━━━━━ Dataset rows ━━━━━
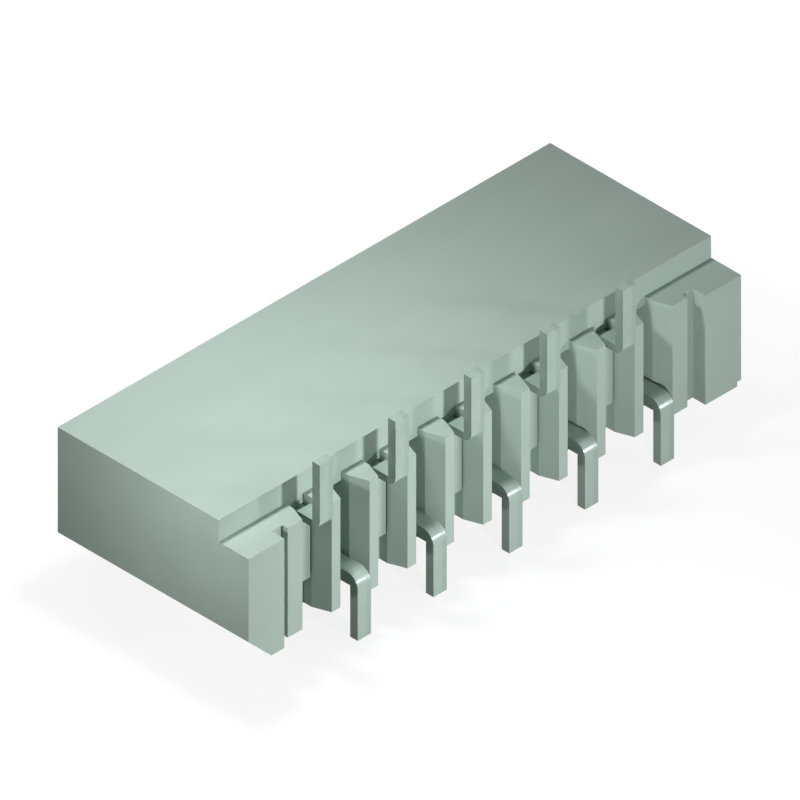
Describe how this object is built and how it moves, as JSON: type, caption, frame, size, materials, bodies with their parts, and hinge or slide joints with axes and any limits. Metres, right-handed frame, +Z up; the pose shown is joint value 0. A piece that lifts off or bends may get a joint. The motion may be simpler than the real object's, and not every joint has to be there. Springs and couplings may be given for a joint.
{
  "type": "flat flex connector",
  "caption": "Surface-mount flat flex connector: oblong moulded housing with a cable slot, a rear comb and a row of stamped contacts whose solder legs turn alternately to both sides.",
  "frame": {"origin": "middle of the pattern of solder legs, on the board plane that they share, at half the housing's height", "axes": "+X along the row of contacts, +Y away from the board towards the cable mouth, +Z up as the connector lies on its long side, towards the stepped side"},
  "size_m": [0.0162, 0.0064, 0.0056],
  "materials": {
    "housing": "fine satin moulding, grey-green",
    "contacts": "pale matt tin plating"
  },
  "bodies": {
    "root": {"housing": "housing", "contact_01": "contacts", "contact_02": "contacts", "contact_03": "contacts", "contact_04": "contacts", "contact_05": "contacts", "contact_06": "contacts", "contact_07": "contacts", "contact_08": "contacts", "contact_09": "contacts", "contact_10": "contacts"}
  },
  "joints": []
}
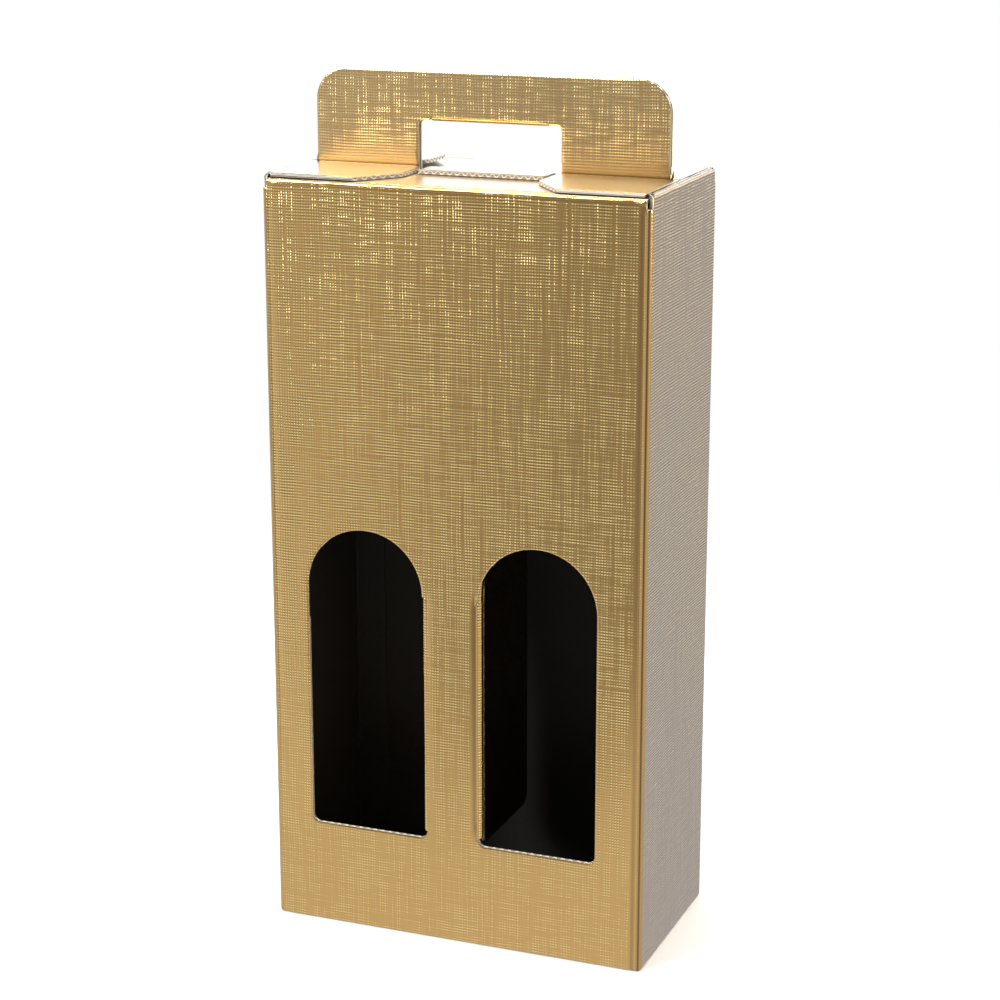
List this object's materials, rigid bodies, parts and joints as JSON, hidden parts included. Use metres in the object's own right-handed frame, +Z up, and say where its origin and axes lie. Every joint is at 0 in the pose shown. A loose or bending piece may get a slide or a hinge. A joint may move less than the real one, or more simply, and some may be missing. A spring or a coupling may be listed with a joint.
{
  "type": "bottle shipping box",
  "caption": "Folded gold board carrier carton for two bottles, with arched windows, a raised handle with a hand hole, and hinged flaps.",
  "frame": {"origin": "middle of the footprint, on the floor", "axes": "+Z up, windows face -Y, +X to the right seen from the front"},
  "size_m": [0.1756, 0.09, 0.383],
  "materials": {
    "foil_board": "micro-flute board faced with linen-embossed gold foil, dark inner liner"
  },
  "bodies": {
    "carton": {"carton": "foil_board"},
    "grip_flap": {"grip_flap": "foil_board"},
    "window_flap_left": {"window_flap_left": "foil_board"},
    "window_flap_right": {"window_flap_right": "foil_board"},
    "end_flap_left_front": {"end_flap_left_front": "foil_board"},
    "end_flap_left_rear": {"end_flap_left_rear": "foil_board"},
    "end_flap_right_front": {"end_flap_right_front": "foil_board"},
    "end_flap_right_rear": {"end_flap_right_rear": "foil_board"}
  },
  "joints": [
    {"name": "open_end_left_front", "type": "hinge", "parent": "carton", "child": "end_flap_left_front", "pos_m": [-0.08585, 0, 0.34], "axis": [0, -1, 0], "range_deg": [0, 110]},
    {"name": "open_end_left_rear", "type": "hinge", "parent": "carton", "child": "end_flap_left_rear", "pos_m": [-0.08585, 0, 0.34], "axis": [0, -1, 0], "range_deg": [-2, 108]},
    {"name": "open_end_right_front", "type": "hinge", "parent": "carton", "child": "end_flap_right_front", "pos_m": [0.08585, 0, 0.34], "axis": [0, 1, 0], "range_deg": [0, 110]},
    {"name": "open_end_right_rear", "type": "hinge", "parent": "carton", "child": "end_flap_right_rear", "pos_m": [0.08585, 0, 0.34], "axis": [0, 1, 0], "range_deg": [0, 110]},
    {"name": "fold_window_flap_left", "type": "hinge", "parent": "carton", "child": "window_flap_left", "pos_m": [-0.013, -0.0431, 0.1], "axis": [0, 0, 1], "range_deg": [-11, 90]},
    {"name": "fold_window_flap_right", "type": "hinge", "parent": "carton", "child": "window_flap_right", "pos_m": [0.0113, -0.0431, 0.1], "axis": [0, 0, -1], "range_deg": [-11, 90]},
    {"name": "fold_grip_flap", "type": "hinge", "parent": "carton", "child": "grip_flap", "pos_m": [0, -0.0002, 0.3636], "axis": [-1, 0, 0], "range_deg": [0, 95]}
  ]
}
━━━━━
**Direction:** The full set of records should be duplicated exactly.

**Correct output:**
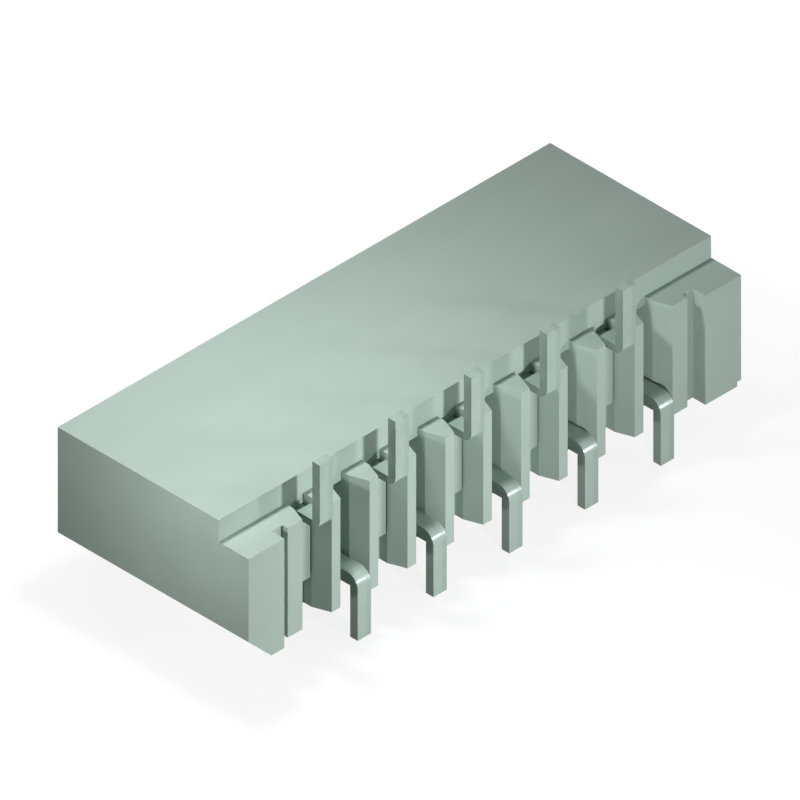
Describe how this object is built and how it moves, as JSON: type, caption, frame, size, materials, bodies with their parts, and hinge or slide joints with axes and any limits. Metres, right-handed frame, +Z up; the pose shown is joint value 0. A piece that lifts off or bends may get a joint. The motion may be simpler than the real object's, and not every joint has to be there. Springs and couplings may be given for a joint.
{
  "type": "flat flex connector",
  "caption": "Surface-mount flat flex connector: oblong moulded housing with a cable slot, a rear comb and a row of stamped contacts whose solder legs turn alternately to both sides.",
  "frame": {"origin": "middle of the pattern of solder legs, on the board plane that they share, at half the housing's height", "axes": "+X along the row of contacts, +Y away from the board towards the cable mouth, +Z up as the connector lies on its long side, towards the stepped side"},
  "size_m": [0.0162, 0.0064, 0.0056],
  "materials": {
    "housing": "fine satin moulding, grey-green",
    "contacts": "pale matt tin plating"
  },
  "bodies": {
    "root": {"housing": "housing", "contact_01": "contacts", "contact_02": "contacts", "contact_03": "contacts", "contact_04": "contacts", "contact_05": "contacts", "contact_06": "contacts", "contact_07": "contacts", "contact_08": "contacts", "contact_09": "contacts", "contact_10": "contacts"}
  },
  "joints": []
}
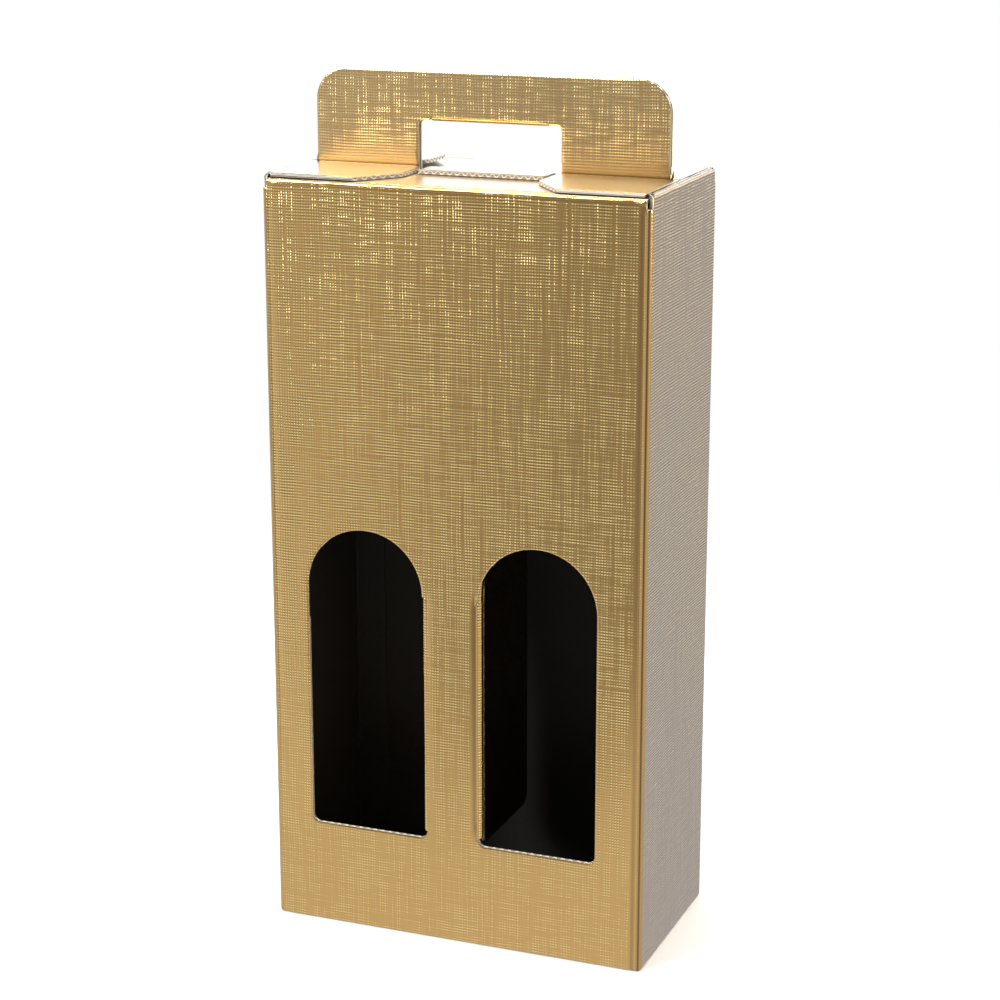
List this object's materials, rigid bodies, parts and joints as JSON, hidden parts included. Use metres in the object's own right-handed frame, +Z up, and say where its origin and axes lie. Every joint is at 0 in the pose shown. A loose or bending piece may get a slide or a hinge. A joint may move less than the real one, or more simply, and some may be missing. A spring or a coupling may be listed with a joint.
{
  "type": "bottle shipping box",
  "caption": "Folded gold board carrier carton for two bottles, with arched windows, a raised handle with a hand hole, and hinged flaps.",
  "frame": {"origin": "middle of the footprint, on the floor", "axes": "+Z up, windows face -Y, +X to the right seen from the front"},
  "size_m": [0.1756, 0.09, 0.383],
  "materials": {
    "foil_board": "micro-flute board faced with linen-embossed gold foil, dark inner liner"
  },
  "bodies": {
    "carton": {"carton": "foil_board"},
    "grip_flap": {"grip_flap": "foil_board"},
    "window_flap_left": {"window_flap_left": "foil_board"},
    "window_flap_right": {"window_flap_right": "foil_board"},
    "end_flap_left_front": {"end_flap_left_front": "foil_board"},
    "end_flap_left_rear": {"end_flap_left_rear": "foil_board"},
    "end_flap_right_front": {"end_flap_right_front": "foil_board"},
    "end_flap_right_rear": {"end_flap_right_rear": "foil_board"}
  },
  "joints": [
    {"name": "open_end_left_front", "type": "hinge", "parent": "carton", "child": "end_flap_left_front", "pos_m": [-0.08585, 0, 0.34], "axis": [0, -1, 0], "range_deg": [0, 110]},
    {"name": "open_end_left_rear", "type": "hinge", "parent": "carton", "child": "end_flap_left_rear", "pos_m": [-0.08585, 0, 0.34], "axis": [0, -1, 0], "range_deg": [-2, 108]},
    {"name": "open_end_right_front", "type": "hinge", "parent": "carton", "child": "end_flap_right_front", "pos_m": [0.08585, 0, 0.34], "axis": [0, 1, 0], "range_deg": [0, 110]},
    {"name": "open_end_right_rear", "type": "hinge", "parent": "carton", "child": "end_flap_right_rear", "pos_m": [0.08585, 0, 0.34], "axis": [0, 1, 0], "range_deg": [0, 110]},
    {"name": "fold_window_flap_left", "type": "hinge", "parent": "carton", "child": "window_flap_left", "pos_m": [-0.013, -0.0431, 0.1], "axis": [0, 0, 1], "range_deg": [-11, 90]},
    {"name": "fold_window_flap_right", "type": "hinge", "parent": "carton", "child": "window_flap_right", "pos_m": [0.0113, -0.0431, 0.1], "axis": [0, 0, -1], "range_deg": [-11, 90]},
    {"name": "fold_grip_flap", "type": "hinge", "parent": "carton", "child": "grip_flap", "pos_m": [0, -0.0002, 0.3636], "axis": [-1, 0, 0], "range_deg": [0, 95]}
  ]
}